In her own “narrative,” Hamburger ignores lesser charges and cuts directly to issues of racism and betrayal. If she had known that Carlos was not going to take part in community meetings, she would never have signed a contract with her, Hamburger insists. What’s remarkable is not the Rashomon effect, but the way these competing narratives, overlook the big picture: All three stories ignore history, the difficulty of En Garde Arts’s undertaking, and the larger uncontrollable forces in New York. Hamburger and Carlos, as Chuck Mee points out, fail to see that they were essentially on the same side.
In the near future, Hamburger hopes to develop what seems to be an oxymoron: more general site-specific work. The two full productions she plans for the 1992-93 season, for example, are mobile, not New York-based. Mac Wellman’s Strange Feet, a conversation between two dinosaurs, will be sent to natural history museums all over the country. Len Jenkin and John Arnone’s actorless Funhouse is a traveling circus with detachable segments that can be set up in any football field. Of the other three pieces in the works, Anne Bogart’s Marathon Dancing, part two of her American Trilogy, can also tour, since, Hamburger says, “there’s an historic ballroom in every city.” Anna Cassio’s Swapmeet, which takes place in a flea market, also seems to “have legs.”
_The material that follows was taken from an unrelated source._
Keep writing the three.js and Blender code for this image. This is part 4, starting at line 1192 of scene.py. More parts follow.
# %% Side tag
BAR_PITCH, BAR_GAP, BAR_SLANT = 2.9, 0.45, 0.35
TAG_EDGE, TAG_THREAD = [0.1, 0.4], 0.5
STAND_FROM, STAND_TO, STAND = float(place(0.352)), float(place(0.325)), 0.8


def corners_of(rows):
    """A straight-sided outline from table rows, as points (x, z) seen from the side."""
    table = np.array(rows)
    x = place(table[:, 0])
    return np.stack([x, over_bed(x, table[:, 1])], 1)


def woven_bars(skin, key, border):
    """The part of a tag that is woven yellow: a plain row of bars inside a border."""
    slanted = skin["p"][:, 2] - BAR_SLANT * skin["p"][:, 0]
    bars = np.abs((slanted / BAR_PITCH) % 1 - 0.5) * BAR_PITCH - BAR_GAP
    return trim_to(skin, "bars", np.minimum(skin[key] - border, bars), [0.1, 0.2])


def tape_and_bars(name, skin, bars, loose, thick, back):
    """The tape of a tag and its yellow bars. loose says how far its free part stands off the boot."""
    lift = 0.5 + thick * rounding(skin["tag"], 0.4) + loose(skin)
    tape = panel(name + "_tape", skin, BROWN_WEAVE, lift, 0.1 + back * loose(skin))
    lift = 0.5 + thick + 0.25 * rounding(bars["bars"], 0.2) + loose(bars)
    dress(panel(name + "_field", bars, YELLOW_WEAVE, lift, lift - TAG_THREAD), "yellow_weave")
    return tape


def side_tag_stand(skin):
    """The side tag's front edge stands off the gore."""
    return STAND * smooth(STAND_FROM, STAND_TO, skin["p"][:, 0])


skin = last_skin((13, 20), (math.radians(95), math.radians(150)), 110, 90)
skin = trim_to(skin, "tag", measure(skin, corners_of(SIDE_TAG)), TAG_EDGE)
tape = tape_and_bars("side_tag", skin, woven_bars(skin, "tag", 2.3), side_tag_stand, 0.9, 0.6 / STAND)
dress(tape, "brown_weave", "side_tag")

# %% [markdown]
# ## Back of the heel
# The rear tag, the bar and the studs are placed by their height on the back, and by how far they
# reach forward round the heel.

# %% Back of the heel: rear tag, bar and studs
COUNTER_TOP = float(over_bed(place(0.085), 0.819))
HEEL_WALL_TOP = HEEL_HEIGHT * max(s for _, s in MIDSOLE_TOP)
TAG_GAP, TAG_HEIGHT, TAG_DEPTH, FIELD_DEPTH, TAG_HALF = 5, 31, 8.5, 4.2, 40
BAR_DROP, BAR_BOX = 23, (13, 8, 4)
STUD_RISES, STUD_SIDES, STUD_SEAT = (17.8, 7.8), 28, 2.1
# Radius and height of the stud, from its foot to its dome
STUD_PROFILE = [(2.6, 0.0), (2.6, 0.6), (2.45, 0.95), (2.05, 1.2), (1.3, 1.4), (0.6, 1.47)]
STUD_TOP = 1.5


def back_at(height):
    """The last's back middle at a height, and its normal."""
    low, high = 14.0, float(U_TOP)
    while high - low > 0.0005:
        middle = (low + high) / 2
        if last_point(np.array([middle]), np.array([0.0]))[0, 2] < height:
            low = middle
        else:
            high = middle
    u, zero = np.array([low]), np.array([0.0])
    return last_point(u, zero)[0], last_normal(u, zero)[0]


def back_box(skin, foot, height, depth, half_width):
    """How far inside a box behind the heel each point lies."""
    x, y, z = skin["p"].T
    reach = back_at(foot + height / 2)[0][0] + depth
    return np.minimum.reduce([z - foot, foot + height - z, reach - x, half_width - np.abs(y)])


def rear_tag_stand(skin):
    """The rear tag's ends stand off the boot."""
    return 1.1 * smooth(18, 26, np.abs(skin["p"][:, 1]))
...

The new emphasis on traveling work fits handily with Hamburger’s populist vision. But her politics are not only geographical. The sites she chooses also serve to expose the theatre community’s failure to address New York’s diversity as well as the physical limitations of traditional theatre spaces.
“Tickertape parades drowning the city in white … bright lights of Broadway; the revenge of broken hearts … the safety of Central Park” – like the sentimental narratives Didion finds in New York’s history, Hamburger’s work suggests that anything can happen in the streets, that class and racial lines can be overcome and that theatre, brought to theatreless neighborhoods, can heal a city crushed by politics and indifference. Annie Hamburger’s work suggests that one woman can change New York.